# [Direction]
Output a verbatim copy of the data, cut off after the line that contains "edge_bevel = 0.6".

# [Data extract]
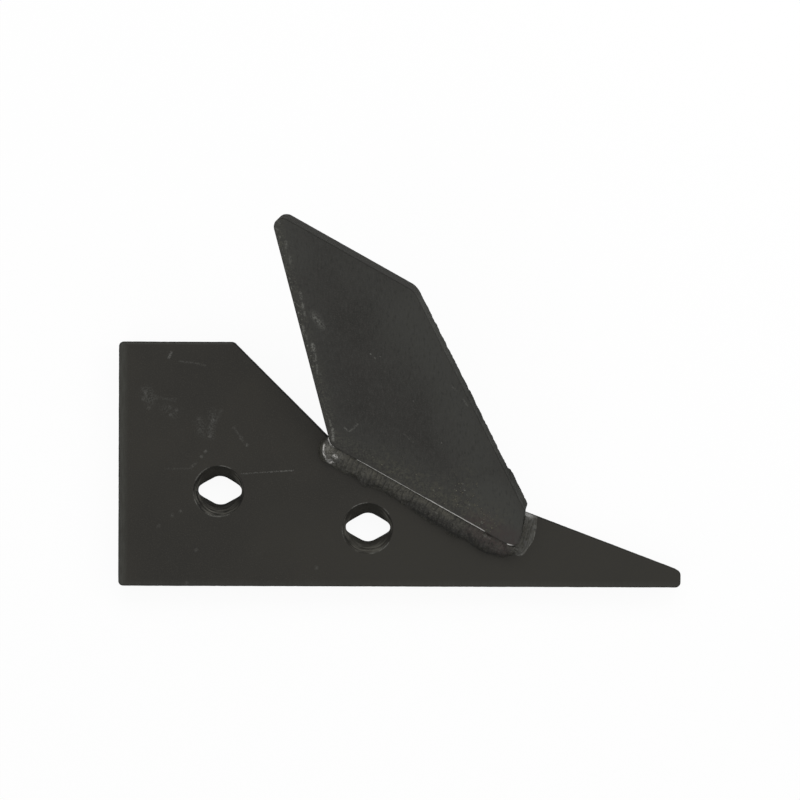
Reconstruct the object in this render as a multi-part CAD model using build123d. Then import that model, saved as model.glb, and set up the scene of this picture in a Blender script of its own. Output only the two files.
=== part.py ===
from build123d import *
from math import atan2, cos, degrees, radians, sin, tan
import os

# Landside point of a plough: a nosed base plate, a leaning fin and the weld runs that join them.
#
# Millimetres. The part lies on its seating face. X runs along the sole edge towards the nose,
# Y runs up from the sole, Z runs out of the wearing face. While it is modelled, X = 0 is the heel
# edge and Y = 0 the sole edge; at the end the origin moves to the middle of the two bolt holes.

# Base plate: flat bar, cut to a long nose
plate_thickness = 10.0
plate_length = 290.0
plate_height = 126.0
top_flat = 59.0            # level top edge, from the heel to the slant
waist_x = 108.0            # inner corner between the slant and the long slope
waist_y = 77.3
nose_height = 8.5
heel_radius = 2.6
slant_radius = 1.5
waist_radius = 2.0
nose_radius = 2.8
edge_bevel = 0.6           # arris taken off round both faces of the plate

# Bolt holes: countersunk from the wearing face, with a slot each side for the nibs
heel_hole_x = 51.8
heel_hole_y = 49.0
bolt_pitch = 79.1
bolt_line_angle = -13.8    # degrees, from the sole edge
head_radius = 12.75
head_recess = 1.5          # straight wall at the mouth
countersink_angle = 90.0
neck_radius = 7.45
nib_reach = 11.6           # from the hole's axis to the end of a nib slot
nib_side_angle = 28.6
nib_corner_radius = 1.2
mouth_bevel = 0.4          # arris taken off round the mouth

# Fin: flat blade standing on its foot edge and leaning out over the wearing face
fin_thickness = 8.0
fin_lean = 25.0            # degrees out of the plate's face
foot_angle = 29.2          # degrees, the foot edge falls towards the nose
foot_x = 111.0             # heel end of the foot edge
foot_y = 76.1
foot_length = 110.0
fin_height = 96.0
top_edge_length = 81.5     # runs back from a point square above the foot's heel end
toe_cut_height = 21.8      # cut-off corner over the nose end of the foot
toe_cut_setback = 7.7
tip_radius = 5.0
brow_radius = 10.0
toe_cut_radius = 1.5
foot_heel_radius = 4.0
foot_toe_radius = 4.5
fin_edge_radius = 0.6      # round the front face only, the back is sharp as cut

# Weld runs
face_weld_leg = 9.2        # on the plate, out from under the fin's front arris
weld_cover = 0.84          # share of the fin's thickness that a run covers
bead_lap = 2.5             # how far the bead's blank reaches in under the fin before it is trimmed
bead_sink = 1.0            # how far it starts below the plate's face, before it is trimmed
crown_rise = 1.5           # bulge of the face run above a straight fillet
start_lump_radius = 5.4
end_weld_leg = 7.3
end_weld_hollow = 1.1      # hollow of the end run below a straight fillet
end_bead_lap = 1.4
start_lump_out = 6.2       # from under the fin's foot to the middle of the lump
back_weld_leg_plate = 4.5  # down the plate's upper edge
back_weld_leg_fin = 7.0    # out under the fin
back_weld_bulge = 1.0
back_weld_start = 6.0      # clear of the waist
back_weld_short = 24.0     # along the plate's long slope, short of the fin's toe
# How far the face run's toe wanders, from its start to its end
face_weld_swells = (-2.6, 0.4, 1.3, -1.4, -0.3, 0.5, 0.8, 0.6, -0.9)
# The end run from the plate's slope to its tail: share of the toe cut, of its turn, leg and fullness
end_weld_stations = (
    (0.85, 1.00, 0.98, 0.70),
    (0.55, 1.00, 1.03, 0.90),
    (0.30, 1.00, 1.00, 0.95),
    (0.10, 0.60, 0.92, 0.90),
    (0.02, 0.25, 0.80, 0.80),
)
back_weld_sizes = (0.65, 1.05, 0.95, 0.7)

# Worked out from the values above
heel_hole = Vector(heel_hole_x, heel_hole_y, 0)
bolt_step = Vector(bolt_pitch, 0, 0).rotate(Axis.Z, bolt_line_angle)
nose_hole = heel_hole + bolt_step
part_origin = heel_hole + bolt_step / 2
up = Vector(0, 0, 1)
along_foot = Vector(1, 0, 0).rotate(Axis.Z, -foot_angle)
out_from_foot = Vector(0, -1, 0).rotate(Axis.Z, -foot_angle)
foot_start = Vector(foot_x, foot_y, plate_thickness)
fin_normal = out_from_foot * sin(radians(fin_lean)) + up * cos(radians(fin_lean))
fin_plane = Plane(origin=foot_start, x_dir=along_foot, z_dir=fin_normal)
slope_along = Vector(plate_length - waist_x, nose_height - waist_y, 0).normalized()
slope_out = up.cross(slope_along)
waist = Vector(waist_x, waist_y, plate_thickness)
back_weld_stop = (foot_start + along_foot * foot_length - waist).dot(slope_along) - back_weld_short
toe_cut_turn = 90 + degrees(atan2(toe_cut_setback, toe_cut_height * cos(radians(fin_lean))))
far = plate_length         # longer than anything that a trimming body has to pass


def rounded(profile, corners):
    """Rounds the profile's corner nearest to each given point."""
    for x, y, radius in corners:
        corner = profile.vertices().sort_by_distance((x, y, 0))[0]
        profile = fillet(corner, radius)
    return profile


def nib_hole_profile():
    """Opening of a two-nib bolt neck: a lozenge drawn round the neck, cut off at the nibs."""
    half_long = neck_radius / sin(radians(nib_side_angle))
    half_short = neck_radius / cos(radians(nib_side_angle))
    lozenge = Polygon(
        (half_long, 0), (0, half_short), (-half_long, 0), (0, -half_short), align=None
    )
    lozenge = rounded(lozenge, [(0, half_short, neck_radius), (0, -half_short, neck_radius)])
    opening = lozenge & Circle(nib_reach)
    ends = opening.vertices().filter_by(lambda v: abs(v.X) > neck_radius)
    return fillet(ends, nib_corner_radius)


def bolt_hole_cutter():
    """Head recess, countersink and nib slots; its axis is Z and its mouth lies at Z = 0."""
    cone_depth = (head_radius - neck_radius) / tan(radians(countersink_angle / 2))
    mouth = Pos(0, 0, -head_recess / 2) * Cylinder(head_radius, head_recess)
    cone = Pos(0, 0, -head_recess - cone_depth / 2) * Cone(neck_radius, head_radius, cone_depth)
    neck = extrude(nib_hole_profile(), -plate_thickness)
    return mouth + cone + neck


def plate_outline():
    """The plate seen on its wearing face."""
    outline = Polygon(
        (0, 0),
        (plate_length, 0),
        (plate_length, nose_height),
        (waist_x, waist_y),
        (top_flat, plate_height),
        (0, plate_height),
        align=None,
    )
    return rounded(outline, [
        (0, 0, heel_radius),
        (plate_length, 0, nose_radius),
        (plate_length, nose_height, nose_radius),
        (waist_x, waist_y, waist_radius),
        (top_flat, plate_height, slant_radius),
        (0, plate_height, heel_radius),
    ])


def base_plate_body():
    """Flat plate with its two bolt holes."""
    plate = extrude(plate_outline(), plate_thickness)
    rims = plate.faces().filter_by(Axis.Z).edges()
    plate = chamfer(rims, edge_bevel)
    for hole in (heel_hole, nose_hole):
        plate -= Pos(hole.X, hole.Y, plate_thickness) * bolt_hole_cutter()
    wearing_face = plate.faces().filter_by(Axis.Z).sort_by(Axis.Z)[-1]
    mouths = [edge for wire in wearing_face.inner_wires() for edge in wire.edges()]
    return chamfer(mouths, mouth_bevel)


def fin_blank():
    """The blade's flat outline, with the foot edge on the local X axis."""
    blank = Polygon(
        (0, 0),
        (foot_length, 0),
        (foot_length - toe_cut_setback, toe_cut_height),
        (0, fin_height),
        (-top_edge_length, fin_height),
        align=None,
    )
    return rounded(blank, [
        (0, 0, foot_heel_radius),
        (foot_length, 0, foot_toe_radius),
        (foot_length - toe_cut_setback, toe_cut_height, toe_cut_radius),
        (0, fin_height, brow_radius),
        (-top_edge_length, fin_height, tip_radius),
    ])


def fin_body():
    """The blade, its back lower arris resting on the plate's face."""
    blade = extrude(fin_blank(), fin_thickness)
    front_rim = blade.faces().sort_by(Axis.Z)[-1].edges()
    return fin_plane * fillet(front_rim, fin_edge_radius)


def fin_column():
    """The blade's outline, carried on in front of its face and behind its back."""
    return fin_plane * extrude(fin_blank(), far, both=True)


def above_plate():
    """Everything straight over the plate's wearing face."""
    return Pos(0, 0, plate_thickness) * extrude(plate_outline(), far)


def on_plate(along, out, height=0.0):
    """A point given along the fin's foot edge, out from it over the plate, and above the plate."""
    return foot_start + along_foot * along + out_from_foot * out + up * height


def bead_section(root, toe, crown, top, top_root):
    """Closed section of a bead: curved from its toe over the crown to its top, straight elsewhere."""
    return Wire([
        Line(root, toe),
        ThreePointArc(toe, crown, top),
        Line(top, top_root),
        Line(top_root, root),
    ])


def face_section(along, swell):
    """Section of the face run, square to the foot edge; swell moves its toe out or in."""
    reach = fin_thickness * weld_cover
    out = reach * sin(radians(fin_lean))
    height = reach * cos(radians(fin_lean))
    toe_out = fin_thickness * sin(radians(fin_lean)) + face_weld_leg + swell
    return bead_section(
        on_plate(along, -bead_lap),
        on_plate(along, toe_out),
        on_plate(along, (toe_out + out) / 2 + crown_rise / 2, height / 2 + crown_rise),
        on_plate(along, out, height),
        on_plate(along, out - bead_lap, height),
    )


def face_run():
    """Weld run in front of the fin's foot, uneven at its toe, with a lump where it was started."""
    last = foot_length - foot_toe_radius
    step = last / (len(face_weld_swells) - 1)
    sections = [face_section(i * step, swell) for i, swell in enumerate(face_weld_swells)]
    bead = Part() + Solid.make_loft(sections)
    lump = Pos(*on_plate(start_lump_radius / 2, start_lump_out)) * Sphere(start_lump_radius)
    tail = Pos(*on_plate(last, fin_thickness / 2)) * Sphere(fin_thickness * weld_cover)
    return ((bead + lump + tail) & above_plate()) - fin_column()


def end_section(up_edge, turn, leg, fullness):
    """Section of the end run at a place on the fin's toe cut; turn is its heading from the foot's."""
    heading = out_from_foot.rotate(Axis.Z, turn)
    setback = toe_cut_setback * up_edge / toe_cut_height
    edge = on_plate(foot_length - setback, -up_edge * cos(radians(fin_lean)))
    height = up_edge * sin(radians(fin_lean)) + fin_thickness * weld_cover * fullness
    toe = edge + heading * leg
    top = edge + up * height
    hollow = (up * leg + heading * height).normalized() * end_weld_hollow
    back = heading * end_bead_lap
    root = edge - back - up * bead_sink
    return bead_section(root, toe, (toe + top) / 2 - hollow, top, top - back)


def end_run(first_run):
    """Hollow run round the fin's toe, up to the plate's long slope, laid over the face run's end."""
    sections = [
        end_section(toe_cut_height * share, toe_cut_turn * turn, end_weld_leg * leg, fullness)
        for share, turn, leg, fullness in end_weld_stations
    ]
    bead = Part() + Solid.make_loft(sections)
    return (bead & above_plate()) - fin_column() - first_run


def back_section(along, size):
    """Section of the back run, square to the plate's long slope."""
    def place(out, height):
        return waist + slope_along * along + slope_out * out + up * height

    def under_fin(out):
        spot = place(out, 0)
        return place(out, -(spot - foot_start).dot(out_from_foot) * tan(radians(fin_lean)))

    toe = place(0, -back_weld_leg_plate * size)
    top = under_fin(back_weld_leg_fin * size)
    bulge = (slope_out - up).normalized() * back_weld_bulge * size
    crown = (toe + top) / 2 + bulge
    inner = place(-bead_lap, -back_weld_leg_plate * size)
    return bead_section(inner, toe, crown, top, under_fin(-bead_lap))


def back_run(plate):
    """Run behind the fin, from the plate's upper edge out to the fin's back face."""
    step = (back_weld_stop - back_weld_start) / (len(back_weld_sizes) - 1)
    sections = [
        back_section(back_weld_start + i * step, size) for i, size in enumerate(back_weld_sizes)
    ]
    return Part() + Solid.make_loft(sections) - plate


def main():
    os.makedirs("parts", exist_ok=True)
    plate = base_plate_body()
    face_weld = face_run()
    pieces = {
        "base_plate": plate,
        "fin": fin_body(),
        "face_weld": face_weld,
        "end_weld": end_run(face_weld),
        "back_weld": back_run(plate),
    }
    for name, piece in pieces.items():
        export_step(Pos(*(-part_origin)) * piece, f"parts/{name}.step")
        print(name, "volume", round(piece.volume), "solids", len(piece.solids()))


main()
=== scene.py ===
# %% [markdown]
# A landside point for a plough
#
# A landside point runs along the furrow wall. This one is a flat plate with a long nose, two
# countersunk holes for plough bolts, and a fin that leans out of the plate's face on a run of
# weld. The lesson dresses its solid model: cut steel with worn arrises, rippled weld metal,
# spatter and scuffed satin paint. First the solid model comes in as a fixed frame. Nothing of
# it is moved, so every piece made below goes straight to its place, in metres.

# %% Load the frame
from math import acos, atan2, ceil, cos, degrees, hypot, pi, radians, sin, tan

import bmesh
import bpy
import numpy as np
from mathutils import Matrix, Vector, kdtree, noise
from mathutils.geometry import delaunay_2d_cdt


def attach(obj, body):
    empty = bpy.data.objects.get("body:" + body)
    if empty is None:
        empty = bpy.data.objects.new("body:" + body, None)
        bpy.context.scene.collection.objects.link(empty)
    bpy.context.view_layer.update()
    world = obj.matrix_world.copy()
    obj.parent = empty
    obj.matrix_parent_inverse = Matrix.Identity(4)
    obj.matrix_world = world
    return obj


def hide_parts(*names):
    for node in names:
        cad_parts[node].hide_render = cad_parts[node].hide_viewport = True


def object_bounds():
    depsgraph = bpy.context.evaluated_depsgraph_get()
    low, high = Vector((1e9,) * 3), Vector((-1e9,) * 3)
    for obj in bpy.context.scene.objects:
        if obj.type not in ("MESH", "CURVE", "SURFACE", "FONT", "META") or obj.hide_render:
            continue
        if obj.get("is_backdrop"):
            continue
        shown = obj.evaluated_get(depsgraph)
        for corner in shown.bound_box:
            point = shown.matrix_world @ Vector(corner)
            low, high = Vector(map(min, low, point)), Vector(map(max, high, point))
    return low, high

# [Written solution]
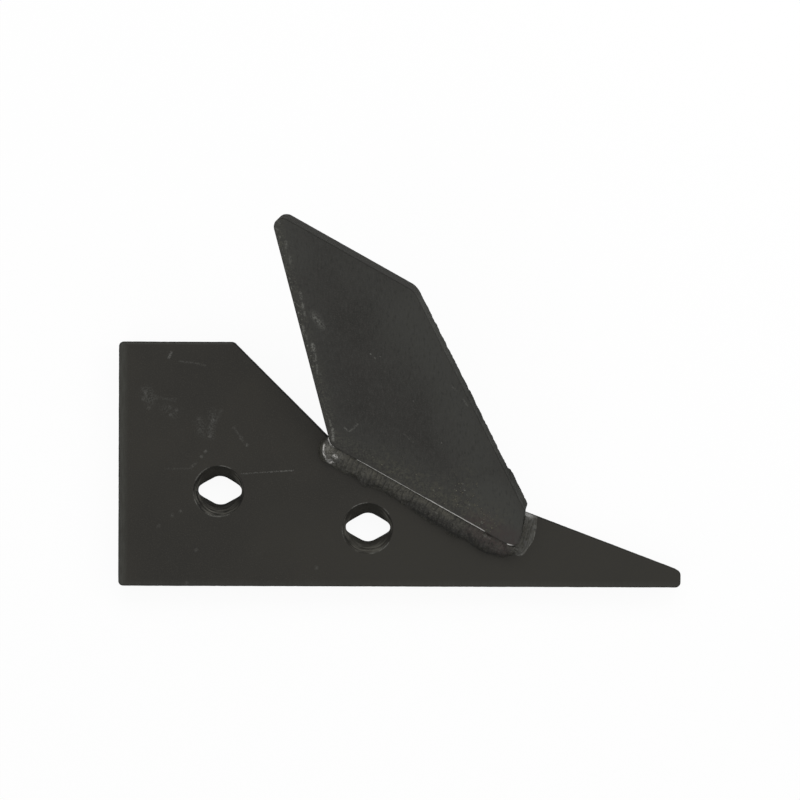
Reconstruct the object in this render as a multi-part CAD model using build123d. Then import that model, saved as model.glb, and set up the scene of this picture in a Blender script of its own. Output only the two files.
=== part.py ===
from build123d import *
from math import atan2, cos, degrees, radians, sin, tan
import os

# Landside point of a plough: a nosed base plate, a leaning fin and the weld runs that join them.
#
# Millimetres. The part lies on its seating face. X runs along the sole edge towards the nose,
# Y runs up from the sole, Z runs out of the wearing face. While it is modelled, X = 0 is the heel
# edge and Y = 0 the sole edge; at the end the origin moves to the middle of the two bolt holes.

# Base plate: flat bar, cut to a long nose
plate_thickness = 10.0
plate_length = 290.0
plate_height = 126.0
top_flat = 59.0            # level top edge, from the heel to the slant
waist_x = 108.0            # inner corner between the slant and the long slope
waist_y = 77.3
nose_height = 8.5
heel_radius = 2.6
slant_radius = 1.5
waist_radius = 2.0
nose_radius = 2.8
edge_bevel = 0.6           # arris taken off round both faces of the plate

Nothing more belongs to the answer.